The Future of Christian Publishing?
Via Energion author David Alan Black, I found The Next Chapter for Christian Publishing. I’m less than enthusiastic about those predicting the future, having heard too many times that we were done with new inventions, or that some particular thing could never happen, only to see the pace of new inventions continue and the supposedly impossible happen.
I’m also very skeptical of stories of the golden days. The golden days are usually just far enough in the past that the speaker has forgotten the bad things. In my previous golden days I longed to do what I’m doing right now!
But this CT article is quite right. Publishing will continue. The media and the strategy will change, but we will still publish. Will the physical items we publish be properly called books, or will they be something else entirely? I believe that we are only at the beginning of the change to electronic media for publishing. Many more changes are coming.
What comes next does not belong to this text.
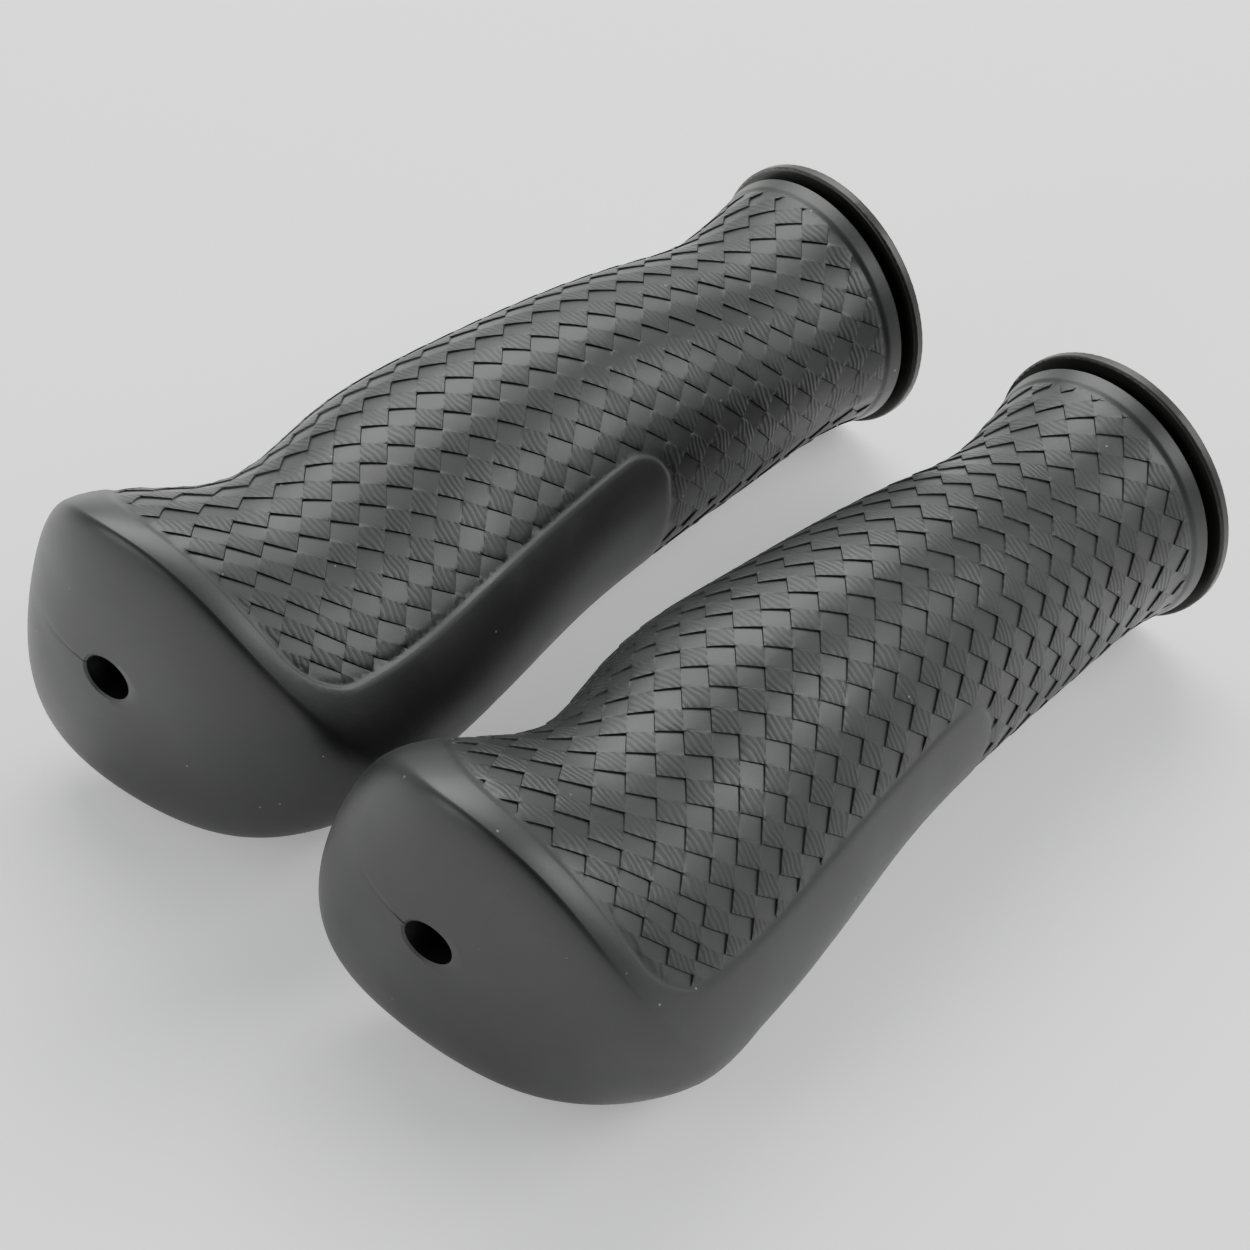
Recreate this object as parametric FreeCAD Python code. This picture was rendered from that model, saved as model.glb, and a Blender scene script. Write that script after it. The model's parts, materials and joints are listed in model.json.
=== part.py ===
import FreeCAD, Part
import math
import os
from FreeCAD import Placement, Rotation, Vector

# A pair of slip-on handlebar grips, lying side by side as they come off the bar.
# Both are the same part.  Each one is a rubber cover moulded over a hard core sleeve.
# Units are millimetres.  One grip is drawn in its own frame first: X runs along the bar from
# the closed outboard end (X = 0) to the inboard mouth, +heel is towards the flared side and
# +side is at right angles to both.  The grip mirrors about the plane of X and heel, which is
# also the parting plane of its mould.

os.makedirs("parts", exist_ok=True)

# the handlebar and what fits on it
bar_diameter = 22.2
bar_clearance = 0.2
grip_length = 124.0
end_wall = 6.0
vent_radius = 3.25

# core sleeve
sleeve_wall = 1.5
rib_count = 6
rib_height = 0.7
rib_width = 2.4
rib_end_gap = 12.0
flange_reach = 6.3
flange_thickness = 1.7
flange_edge = 0.45
groove_width = 1.3
groove_depth = 3.0
mouth_chamfer = 0.5

# cover: how thick the rubber is over the sleeve at each station, towards the heel, on the
# opposite spine, and to either side.  Outboard stations are measured from the closed end.
lip_x, lip_heel, lip_spine, lip_side = 13.0, 18.7, 8.1, 9.9
neck_x, neck_heel, neck_spine, neck_side = 26.0, 17.5, 1.8, 8.0
web_x, web_heel, web_spine, web_side = 42.0, 14.7, 3.8, 8.0
palm_x, palm_heel, palm_spine, palm_side = 60.0, 10.1, 4.7, 8.7
# inboard stations are measured back from the mouth
hold_back, hold_heel, hold_spine, hold_side = 32.0, 5.9, 2.9, 6.1
waist_back, waist_heel, waist_spine, waist_side = 19.0, 4.8, 2.0, 4.0
flare_back, flare_heel, flare_spine, flare_side = 10.0, 4.5, 3.6, 4.3
seat_step = 1.0
seat_edge = 0.7

# the section narrows towards the heel by these shares, and evens out at the mouth
lip_taper = -0.22
neck_taper = -0.14
palm_taper = -0.12

# outboard end: the lip leans back towards the heel and bows out at the flanks, and the end
# face is a shallow dome between the lip and the closed end
lip_lean = 0.23
neck_lean = 0.08
lip_bow = 10.0
dome_centre = 3.7
dome_flat = 0.24
dome_power = 2.0
dome_rings = (0.32, 0.42, 0.54, 0.66, 0.77, 0.86, 0.93, 0.98)

# how the pair lies on a table
grip_spacing = 53.2
splay = 1.25
front_roll = 26.0
rear_roll = 14.0

ring_points = 28
ring_pitch = 5.5
overshoot = 5.0

# sizes that follow
bore_radius = bar_diameter / 2 + bar_clearance / 2
sleeve_radius = bore_radius + sleeve_wall
flange_radius = sleeve_radius + flange_reach
flange_x = grip_length - flange_thickness
seat_x = flange_x - groove_width
groove_radius = flange_radius - groove_depth
seat_radius = flange_radius - seat_step
hold_x = grip_length - hold_back
waist_x = grip_length - waist_back
flare_x = grip_length - flare_back

stations = (lip_x, neck_x, web_x, palm_x, hold_x, waist_x, flare_x, seat_x)
heels = (lip_heel, neck_heel, web_heel, palm_heel, hold_heel, waist_heel, flare_heel)
spines = (lip_spine, neck_spine, web_spine, palm_spine, hold_spine, waist_spine, flare_spine)
sides = (lip_side, neck_side, web_side, palm_side, hold_side, waist_side, flare_side)


def smooth_curve(xs, ys):
    """A cubic spline through the stations, level at the first and free at the last."""
    count = len(xs)
    gaps = [xs[i + 1] - xs[i] for i in range(count - 1)]
    slopes = [(ys[i + 1] - ys[i]) / gaps[i] for i in range(count - 1)]
    lower = [0.0] + gaps[:-1] + [0.0]
    middle = [2 * gaps[0]] + [2 * (gaps[i - 1] + gaps[i]) for i in range(1, count - 1)] + [1.0]
    upper = [gaps[0]] + gaps[1:]
    right = [6 * slopes[0]] + [6 * (slopes[i] - slopes[i - 1]) for i in range(1, count - 1)] + [0.0]
    for i in range(1, count):
        share = lower[i] / middle[i - 1]
        middle[i] -= share * upper[i - 1]
        right[i] -= share * right[i - 1]
    bends = [0.0] * count
    for i in range(count - 2, -1, -1):
        bends[i] = (right[i] - upper[i] * bends[i + 1]) / middle[i]

    def value(x):
        i = max(j for j in range(count - 1) if j == 0 or xs[j] <= x)
        a = (xs[i + 1] - x) / gaps[i]
        b = (x - xs[i]) / gaps[i]
        bend = (a ** 3 - a) * bends[i] + (b ** 3 - b) * bends[i + 1]
        return a * ys[i] + b * ys[i + 1] + bend * gaps[i] ** 2 / 6

    return value


def blend(x, xs, ys):
    """Straight-line blend between stations, held at both ends."""
    if x <= xs[0]:
        return ys[0]
    for i in range(len(xs) - 1):
        if x <= xs[i + 1]:
            return ys[i] + (ys[i + 1] - ys[i]) * (x - xs[i]) / (xs[i + 1] - xs[i])
    return ys[-1]


def reach_curve(thicknesses):
    """How far the skin stands from the bar axis, which ends level with the seat."""
    reaches = [sleeve_radius + thickness for thickness in thicknesses]
    return smooth_curve(stations, reaches + [seat_radius])


heel_at = reach_curve(heels)
spine_at = reach_curve(spines)
side_at = reach_curve(sides)


def skin_ring(x, inset=0.0):
    """Points round the cover's skin at one station, as (x, heel, side)."""
    heel = heel_at(x) - inset
    spine = spine_at(x) - inset
    side = side_at(x) - inset
    taper = blend(x, (lip_x, neck_x, palm_x, seat_x), (lip_taper, neck_taper, palm_taper, 0.0))
    lean = blend(x, (lip_x, neck_x, web_x), (lip_lean, neck_lean, 0.0))
    bow = blend(x, (lip_x, palm_x), (lip_bow, 0.0))
    ring = []
    for i in range(ring_points):
        angle = 2 * math.pi * i / ring_points
        h = (heel - spine) / 2 + (heel + spine) / 2 * math.cos(angle)
        s = side * math.sin(angle) * (1 + taper * math.cos(angle))
        ring.append((x + lean * h - bow * (1 - math.cos(angle) ** 4), h, s))
    return ring


def dome_ring(share):
    """A ring of the end face, the lip's outline drawn in towards the dome's centre."""
    depth = 1 - math.sqrt(1 - ((share - dome_flat) / (1 - dome_flat)) ** dome_power)
    ring = []
    for x, h, s in skin_ring(lip_x):
        inner = dome_centre + (h - dome_centre) * share
        ring.append(((x - lip_lean * h) * depth + lip_lean * inner, inner, s * share))
    return ring


def cover_rings():
    """All rings of the cover, from the closed end to the seat beside the flange."""
    rings = [dome_ring(share) for share in (dome_flat,) + dome_rings]
    steps = max(8, round((seat_x - seat_edge - lip_x) / ring_pitch))
    for i in range(steps + 1):
        rings.append(skin_ring(lip_x + (seat_x - seat_edge - lip_x) * i / steps))
    rings.append(skin_ring(seat_x, seat_edge))
    return rings


def to_vector(point):
    # the heel points along -Y, so that X, Y and the side direction stay right-handed
    return Vector(point[0], -point[1], point[2])


def ring_wire(ring):
    curve = Part.BSplineCurve()
    curve.interpolate(Points=[to_vector(point) for point in ring], PeriodicFlag=True)
    return Part.Wire([curve.toShape()])


def cylinder(radius, start, end):
    return Part.makeCylinder(radius, end - start, Vector(start, 0, 0), Vector(1, 0, 0))


def make_core_sleeve():
    """Hard sleeve that slides on the bar, with its collar flange and anti-turn ribs."""
    body = cylinder(sleeve_radius, end_wall, flange_x)
    for i in range(rib_count):
        rib_length = seat_x - end_wall - 2 * rib_end_gap
        rib = Part.makeBox(rib_length, rib_width, sleeve_radius + rib_height)
        rib.translate(Vector(end_wall + rib_end_gap, -rib_width / 2, 0))
        rib.rotate(Vector(0, 0, 0), Vector(1, 0, 0), 360.0 * i / rib_count)
        body = body.fuse(rib)
    body = body.fuse(cylinder(groove_radius, seat_x, flange_x))
    flange = cylinder(flange_radius, flange_x, grip_length)
    rims = [edge for edge in flange.Edges if isinstance(edge.Curve, Part.Circle)]
    flange = flange.makeFillet(flange_edge, rims)
    body = body.fuse(flange).removeSplitter()
    outside = body
    bore = cylinder(bore_radius, end_wall - overshoot, grip_length + overshoot)
    mouth = Part.makeCone(
        bore_radius, bore_radius + mouth_chamfer, mouth_chamfer,
        Vector(grip_length - mouth_chamfer, 0, 0), Vector(1, 0, 0),
    )
    return body.cut(bore).cut(mouth), outside


def make_cover(core_outside):
    """Rubber cover: the lofted skin, hollowed by the core sleeve and pierced by the vent."""
    skin = Part.makeLoft([ring_wire(ring) for ring in cover_rings()], True, False)
    plug = cylinder(sleeve_radius, end_wall, grip_length)
    vent = cylinder(vent_radius, -overshoot, end_wall + overshoot)
    return skin.cut(plug.fuse(core_outside).removeSplitter()).cut(vent)


def attitude(roll, pitch, yaw):
    turn = Rotation(Vector(0, 0, 1), yaw)
    turn = turn.multiply(Rotation(Vector(0, 1, 0), -pitch))
    return turn.multiply(Rotation(Vector(1, 0, 0), roll))


def lowest(points, rotation):
    return min(rotation.multVec(point).z for point in points)


def resting_pitch(roll):
    """The pitch at which the lip end and the flange both touch the table."""
    skin = [to_vector(point) for ring in cover_rings() for point in ring]
    rim = []
    for i in range(360):
        angle = math.radians(i)
        rim.append(Vector(grip_length, flange_radius * math.cos(angle), flange_radius * math.sin(angle)))
    low, high = -12.0, 12.0
    for _ in range(40):
        pitch = (low + high) / 2
        rotation = attitude(roll, pitch, 0)
        if lowest(rim, rotation) > lowest(skin, rotation):
            high = pitch
        else:
            low = pitch
    return pitch


def lay_down(shapes, roll, yaw, across):
    """Turn a grip to its resting attitude and set its mouth at a place across the table."""
    pitch = resting_pitch(roll)
    turned = Placement(Vector(0, 0, 0), attitude(roll, pitch, yaw))
    shift = Placement(Vector(0, across, 0) - turned.multVec(Vector(grip_length, 0, 0)), Rotation())
    place = shift.multiply(turned)
    laid = []
    for shape in shapes:
        moved = shape.copy()
        moved.Placement = place.multiply(moved.Placement)
        laid.append(moved)
    return laid, place, pitch


def seat_on_table(shapes, place):
    floor = min(shape.optimalBoundingBox(False).ZMin for shape in shapes)
    lift = Vector(0, 0, -floor)
    for shape in shapes:
        shape.translate(lift)
    return Placement(lift, Rotation()).multiply(place)


core_sleeve, core_outside = make_core_sleeve()
cover = make_cover(core_outside)

pieces = {}
places = {}
grips = (
    ("front", front_roll, splay, -grip_spacing / 2),
    ("rear", rear_roll, -splay, grip_spacing / 2),
)
for name, roll, yaw, across in grips:
    laid, place, pitch = lay_down((cover, core_sleeve), roll, yaw, across)
    places[name] = seat_on_table(laid, place)
    pieces[name + "_grip_cover"] = laid[0]
    pieces[name + "_core_sleeve"] = laid[1]
    print(name, "pitch", round(pitch, 3))

# the origin is under the middle of the pair
box = FreeCAD.BoundBox()
for shape in pieces.values():
    box.add(shape.optimalBoundingBox(False))
middle = Vector(-(box.XMin + box.XMax) / 2, -(box.YMin + box.YMax) / 2, -box.ZMin)
for node, shape in pieces.items():
    shape.translate(middle)
    shape.exportStep("parts/" + node + ".step")
    print(node, shape.isValid(), len(shape.Solids), round(shape.Volume))

print("box", round(box.XLength, 2), round(box.YLength, 2), round(box.ZLength, 2))
print("middle", tuple(round(value, 4) for value in middle))
for name, place in places.items():
    for label, x in (("mouth", grip_length), ("bore floor", end_wall), ("vent", 0.0)):
        point = place.multVec(Vector(x, 0, 0)) + middle
        print(name, label, tuple(round(value, 4) for value in point))
    axis = place.Rotation.multVec(Vector(1, 0, 0))
    print(name, "axis", tuple(round(value, 6) for value in axis))
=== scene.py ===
# %% [markdown]
# A pair of slip-on handlebar grips
#
# Each grip is a soft rubber cover moulded over a hard plastic sleeve.  The sleeve slides on the
# bar and ends in a thin round flange.  The cover flares into a wide heel and closes over the end
# of the bar.  Its sides carry a woven relief, like plaited straw, and the heel is left smooth.
# The sleeves are good as they come from the frame and only need a finish.  The covers are built
# here again, because the weave has to be real relief and the frame has only a smooth skin.

# %% load the frame
import json
import math

import bmesh
import bpy
import numpy as np
from mathutils import Matrix, Quaternion, Vector, geometry


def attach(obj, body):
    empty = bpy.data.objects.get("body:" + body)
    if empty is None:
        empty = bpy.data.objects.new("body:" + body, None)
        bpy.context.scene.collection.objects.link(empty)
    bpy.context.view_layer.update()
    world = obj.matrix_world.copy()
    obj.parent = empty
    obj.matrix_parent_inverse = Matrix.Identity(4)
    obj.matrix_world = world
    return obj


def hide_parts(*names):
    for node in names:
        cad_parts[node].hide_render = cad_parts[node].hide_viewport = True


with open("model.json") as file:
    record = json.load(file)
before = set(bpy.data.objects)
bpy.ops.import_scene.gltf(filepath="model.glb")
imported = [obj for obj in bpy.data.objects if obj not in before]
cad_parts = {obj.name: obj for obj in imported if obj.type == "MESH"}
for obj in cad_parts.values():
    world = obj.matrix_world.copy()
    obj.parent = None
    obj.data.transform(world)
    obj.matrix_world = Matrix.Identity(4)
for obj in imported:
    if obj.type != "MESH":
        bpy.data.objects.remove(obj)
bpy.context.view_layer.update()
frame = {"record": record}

MM = 0.001

# %% [markdown]
# The shape of one grip
#
# A grip is drawn lying along X, from the closed outboard end at 0 to the inboard mouth.  H points
# to the heel and S to the side.  A modeller would loft a skin through a few sections.  Here each
# section is a formula, a rounded oval whose four reaches run along the grip as smooth curves, so
# that any point of the skin can be asked for.  The sizes are the design's own, in millimetres.
# Rubber is measured outwards from the sleeve.

# %% the grip's sizes
sleeve_radius = 12.7
vent_radius = 3.25
seat_radius = 18.0
seat_x = 121.0
seat_edge = 0.7
lip_x = 13.0
stations = (lip_x, 26.0, 42.0, 60.0, 92.0, 105.0, 114.0, seat_x)
heel_rubber = (18.7, 17.5, 14.7, 10.1, 5.9, 4.8, 4.5)
spine_rubber = (8.1, 1.8, 3.8, 4.7, 2.9, 2.0, 3.6)
side_rubber = (9.9, 8.0, 8.0, 8.7, 6.1, 4.0, 4.3)
taper_at = ((lip_x, 26.0, 60.0, seat_x), (-0.22, -0.14, -0.12, 0.0))
lean_at = ((lip_x, 26.0, 42.0), (0.23, 0.08, 0.0))
bow_at = ((lip_x, 60.0), (10.0, 0.0))
dome_centre = 3.7
dome_flat = 0.24
dome_power = 2.0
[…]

I’m going to comment on one thing in the article. There are those who bemoan the requirement that authors have a platform. I’m not one of them. I have started telling authors that there I must not only believe there book should be read, but that I must believe I can get people to read it. If it doesn’t sell, nothing really has been accomplished.
As a small publisher, the majority of my authors are not well known. They have skills. Many are excellent writers. They have something to say. Unfortunately, nobody knows who they are. If there writing is to have impact, people are going to have to find out about them. They need a reputation. In the modern world, that means a platform at a minimum. If a publisher requires you to do interviews, be delighted. I get less than 1% of the interviews I’d like to get for my authors.
Publicity is part of a writer’s job. That isn’t going to change very quickly. Authors and publishers will have to live with it.